An HD restoration of Siegfried was released as Die Nibelungen on Blu-ray and DVD in 2012, presumably with the footage missing from the American release that Lovecraft saw. It has the first and second movie and also includes a 70 minute “The Legacy of Die Nibelungen” documentary on the restoration work, and English subtitles for the German inter-titles. I don’t like the digitally-applied heavy gold tinting throughout, and you may want to use a video player that can apply a greyscale or partial-desaturation filter in real-time.
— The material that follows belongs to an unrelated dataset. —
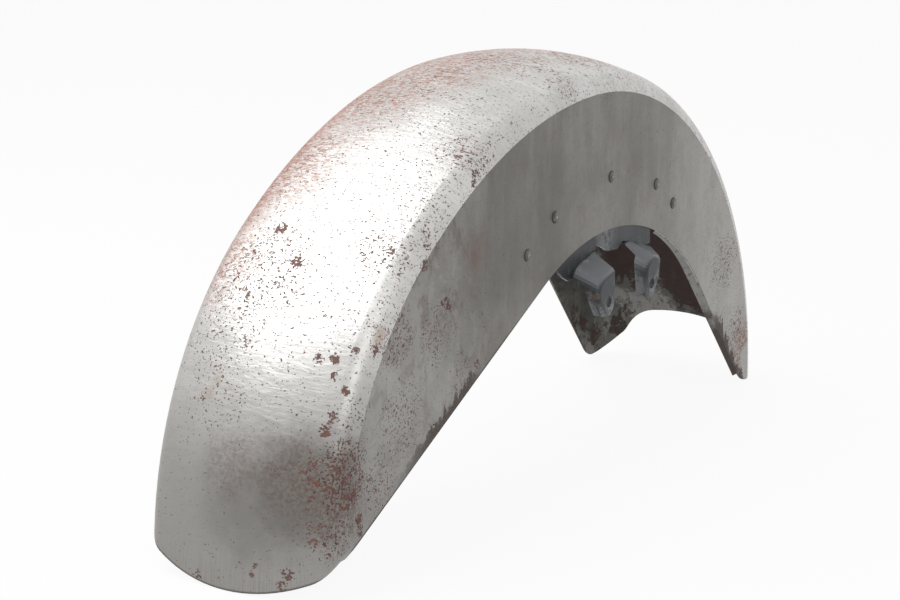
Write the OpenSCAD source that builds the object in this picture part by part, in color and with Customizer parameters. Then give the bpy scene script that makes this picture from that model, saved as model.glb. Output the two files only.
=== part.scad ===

Siegfried is also of interest because J.R.R. Tolkien is somewhat likely to have seen it. While his imagination was already well infused with such Northern materials in their most potent linguistic forms, in the early years of his professional career he might have taken the time to travel from Leeds to view a major work such as Siegfried. Perhaps even taken his students to see it. It appears to have played the UK in the spring and summer of 1924.
Footnotes
1. [↑] A possible inspiration ‘seed’ for the penetrating dream-sonics in the first part of “The Call of Cthulhu”? Although Lovecraft had written out the basic plot for “The Call of Cthulhu” a month earlier (“a new story plot — perhaps a short novel”). But we don’t know when the idea of the dream-sonics arose, which in the published story appear in passages such as… “from some undetermined point below had come a voice that was not a voice; a chaotic sensation which only fancy could transmute into sound … a subterrene voice or intelligence shouting monotonously in enigmatical sense-impacts”. That reads kind of like what opera sounds like, to me.
2. [↑] A Companion to Fritz Lang.
3. [↑] Distributing Silent Film Serials: Local Practices, Changing Forms.